[Begin]

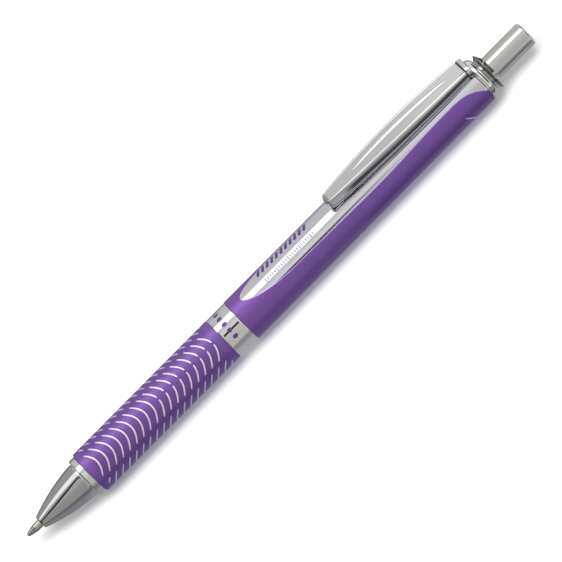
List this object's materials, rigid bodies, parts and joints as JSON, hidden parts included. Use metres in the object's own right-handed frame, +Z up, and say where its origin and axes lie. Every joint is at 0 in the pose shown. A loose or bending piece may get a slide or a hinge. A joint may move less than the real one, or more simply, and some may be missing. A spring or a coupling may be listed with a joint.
{
  "type": "retractable gel pen",
  "caption": "Slim click pen with a lacquered metal grip and barrel, chrome nose cone, band and pocket clip, and a long steel push button, latched with its point out.",
  "frame": {"origin": "on the surface it lies on, under the middle of its length", "axes": "+X along the pen from the writing point to the push button, +Z up through the clip"},
  "size_m": [0.14, 0.0098, 0.0138],
  "materials": {
    "lacquer": "satin violet lacquer",
    "chrome": "polished chrome plate",
    "button_steel": "satin steel",
    "spring_steel": "drawn spring wire",
    "brass": "turned brass",
    "liner_plastic": "moulded black plastic",
    "cam_plastic": "moulded white acetal",
    "tube_plastic": "clear polypropylene",
    "holder_plastic": "moulded violet plastic",
    "ink": "wet violet gel ink",
    "grease": "clear follower grease",
    "point_metal": "turned nickel silver",
    "carbide": "polished tungsten carbide"
  },
  "bodies": {
    "barrel": {"barrel": "lacquer", "centre_band": "chrome", "thread_bush": "brass", "cam_housing": "cam_plastic", "clip_ring": "chrome", "dome_collar": "chrome", "crown_ring": "chrome"},
    "clip": {"clip_arm": "chrome"},
    "button": {"push_button": "button_steel", "plunger": "cam_plastic"},
    "refill": {"refill_point": "point_metal", "refill_tip_holder": "holder_plastic", "refill_tube": "tube_plastic", "refill_ink": "ink", "refill_follower": "grease", "refill_tail_plug": "holder_plastic"},
    "rotor": {"rotor_cam": "cam_plastic"},
    "ball": {"refill_ball": "carbide"},
    "spring": {"return_spring": "spring_steel"},
    "front": {"nose_cone": "chrome", "grip_sleeve": "lacquer", "grip_liner": "liner_plastic"}
  },
  "joints": [
    {"name": "button_slide", "type": "slide", "parent": "barrel", "child": "button", "axis": [1, 0, 0], "range_m": [-0.0012, 0.0046]},
    {"name": "refill_slide", "type": "slide", "parent": "barrel", "child": "refill", "axis": [1, 0, 0], "range_m": [-0.0012, 0.0046], "deforming": ["return_spring"]},
    {"name": "rotor_turn", "type": "hinge", "parent": "refill", "child": "rotor", "pos_m": [0.0425, 0, 0.00495], "axis": [1, 0, 0], "continuous": true},
    {"name": "ball_roll", "type": "hinge", "parent": "refill", "child": "ball", "pos_m": [-0.06965, 0, 0.00495], "axis": [0, 1, 0], "continuous": true},
    {"name": "front_draw", "type": "slide", "parent": "barrel", "child": "spring", "axis": [-1, 0, 0], "range_m": [0, 0.007]},
    {"name": "front_turn", "type": "hinge", "parent": "spring", "child": "front", "pos_m": [-0.034, 0, 0.00495], "axis": [-1, 0, 0], "range_deg": [0, 2520.1]},
    {"name": "clip_flex", "type": "hinge", "parent": "barrel", "child": "clip", "pos_m": [0.0556, 0, 0.0125], "axis": [0, 1, 0], "range_deg": [0, 4], "stiffness_Nm_per_rad": 0.8}
  ],
  "couplings": [
    {"joint": "refill_slide", "follows": "button_slide", "ratio": 1},
    {"joint": "front_turn", "follows": "front_draw", "rad_per_m": 6283.2}
  ]
}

[End]

*WORK TO BE COMPLETED*
Extract all of the data shown above without alteration.

*FINAL RESULT*
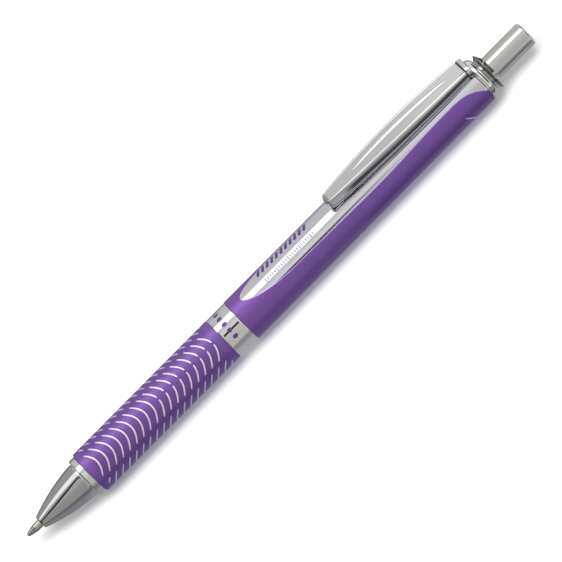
List this object's materials, rigid bodies, parts and joints as JSON, hidden parts included. Use metres in the object's own right-handed frame, +Z up, and say where its origin and axes lie. Every joint is at 0 in the pose shown. A loose or bending piece may get a slide or a hinge. A joint may move less than the real one, or more simply, and some may be missing. A spring or a coupling may be listed with a joint.
{
  "type": "retractable gel pen",
  "caption": "Slim click pen with a lacquered metal grip and barrel, chrome nose cone, band and pocket clip, and a long steel push button, latched with its point out.",
  "frame": {"origin": "on the surface it lies on, under the middle of its length", "axes": "+X along the pen from the writing point to the push button, +Z up through the clip"},
  "size_m": [0.14, 0.0098, 0.0138],
  "materials": {
    "lacquer": "satin violet lacquer",
    "chrome": "polished chrome plate",
    "button_steel": "satin steel",
    "spring_steel": "drawn spring wire",
    "brass": "turned brass",
    "liner_plastic": "moulded black plastic",
    "cam_plastic": "moulded white acetal",
    "tube_plastic": "clear polypropylene",
    "holder_plastic": "moulded violet plastic",
    "ink": "wet violet gel ink",
    "grease": "clear follower grease",
    "point_metal": "turned nickel silver",
    "carbide": "polished tungsten carbide"
  },
  "bodies": {
    "barrel": {"barrel": "lacquer", "centre_band": "chrome", "thread_bush": "brass", "cam_housing": "cam_plastic", "clip_ring": "chrome", "dome_collar": "chrome", "crown_ring": "chrome"},
    "clip": {"clip_arm": "chrome"},
    "button": {"push_button": "button_steel", "plunger": "cam_plastic"},
    "refill": {"refill_point": "point_metal", "refill_tip_holder": "holder_plastic", "refill_tube": "tube_plastic", "refill_ink": "ink", "refill_follower": "grease", "refill_tail_plug": "holder_plastic"},
    "rotor": {"rotor_cam": "cam_plastic"},
    "ball": {"refill_ball": "carbide"},
    "spring": {"return_spring": "spring_steel"},
    "front": {"nose_cone": "chrome", "grip_sleeve": "lacquer", "grip_liner": "liner_plastic"}
  },
  "joints": [
    {"name": "button_slide", "type": "slide", "parent": "barrel", "child": "button", "axis": [1, 0, 0], "range_m": [-0.0012, 0.0046]},
    {"name": "refill_slide", "type": "slide", "parent": "barrel", "child": "refill", "axis": [1, 0, 0], "range_m": [-0.0012, 0.0046], "deforming": ["return_spring"]},
    {"name": "rotor_turn", "type": "hinge", "parent": "refill", "child": "rotor", "pos_m": [0.0425, 0, 0.00495], "axis": [1, 0, 0], "continuous": true},
    {"name": "ball_roll", "type": "hinge", "parent": "refill", "child": "ball", "pos_m": [-0.06965, 0, 0.00495], "axis": [0, 1, 0], "continuous": true},
    {"name": "front_draw", "type": "slide", "parent": "barrel", "child": "spring", "axis": [-1, 0, 0], "range_m": [0, 0.007]},
    {"name": "front_turn", "type": "hinge", "parent": "spring", "child": "front", "pos_m": [-0.034, 0, 0.00495], "axis": [-1, 0, 0], "range_deg": [0, 2520.1]},
    {"name": "clip_flex", "type": "hinge", "parent": "barrel", "child": "clip", "pos_m": [0.0556, 0, 0.0125], "axis": [0, 1, 0], "range_deg": [0, 4], "stiffness_Nm_per_rad": 0.8}
  ],
  "couplings": [
    {"joint": "refill_slide", "follows": "button_slide", "ratio": 1},
    {"joint": "front_turn", "follows": "front_draw", "rad_per_m": 6283.2}
  ]
}